Ces produits de terroir contribuent donc au développement territorial, et sont aujourd'hui principalement soutenus par l'administration locale et quelques structures privées. Une meilleure reconnaissance de ceux-ci à l'échelle des Baléares et de l'administration régionale (les produits sous signe de qualité de Minorque ne sont pas tous répertoriés à Majorque, capitale régionale) améliorerait probablement leur promotion. Le projet de mise en place d'une marque « producte local » à l'échelle de la communauté autonome pourrait par exemple être bénéfique à la filière fruits et légumes, qui manque aussi d'organisation actuellement, mais l'échec des derniers projets de marques ombrelles peut rendre difficile son adoption par les producteurs minorquins. La forte implication de la politique dans le secteur, déjà mise en évidence à Minorque, est d'autant plus forte entre les îles de l'archipel, alors qu'une meilleure cohésion et reconnaissance de la spécificité de chaque île permettrait d'améliorer la contribution de ces produits au développement territorial.
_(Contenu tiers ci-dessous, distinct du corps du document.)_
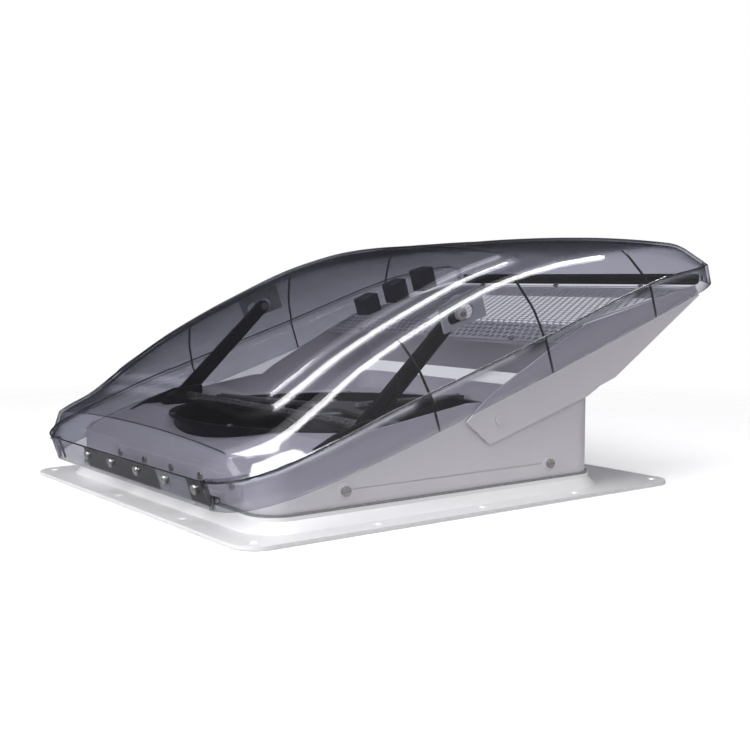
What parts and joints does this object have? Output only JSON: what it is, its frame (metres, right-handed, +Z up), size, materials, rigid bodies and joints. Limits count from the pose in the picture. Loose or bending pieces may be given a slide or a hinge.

Travailler sur les surcoûts de l'insularité occasionnés par le transport maritime (pour la production et la commercialisation) est un autre levier qui bénéficierait à la production agricole. La direction générale insulaire du transport maritime et aérien à récemment parlé de créer un observatoire des prix du transport maritime, pour déterminer dans quelles mesures le coût de l'approvisionnement provenant de la Péninsule est supérieur pour les entreprises insulaires par rapport aux entreprises continentales. Cette analyse servirait de base pour demander à l'État de compenser ce désavantage structurel, mis en évidence par un grand nombre d'études. Il existe déjà un Contrat de Service Public, rédigé en 2007, mais sans la participation de l'administration des Baléares, et jugé insuffisant (réglementation européenne ayant pour finalité d'offrir une compensation financière à un transporteur pour exécuter une obligation de service public). La Communauté Autonome a donc demandé à participer aux négociations pour le renouvellement du contrat prévu en 2011, permettant de l'adapter aux réalités actuelles de l'archipel.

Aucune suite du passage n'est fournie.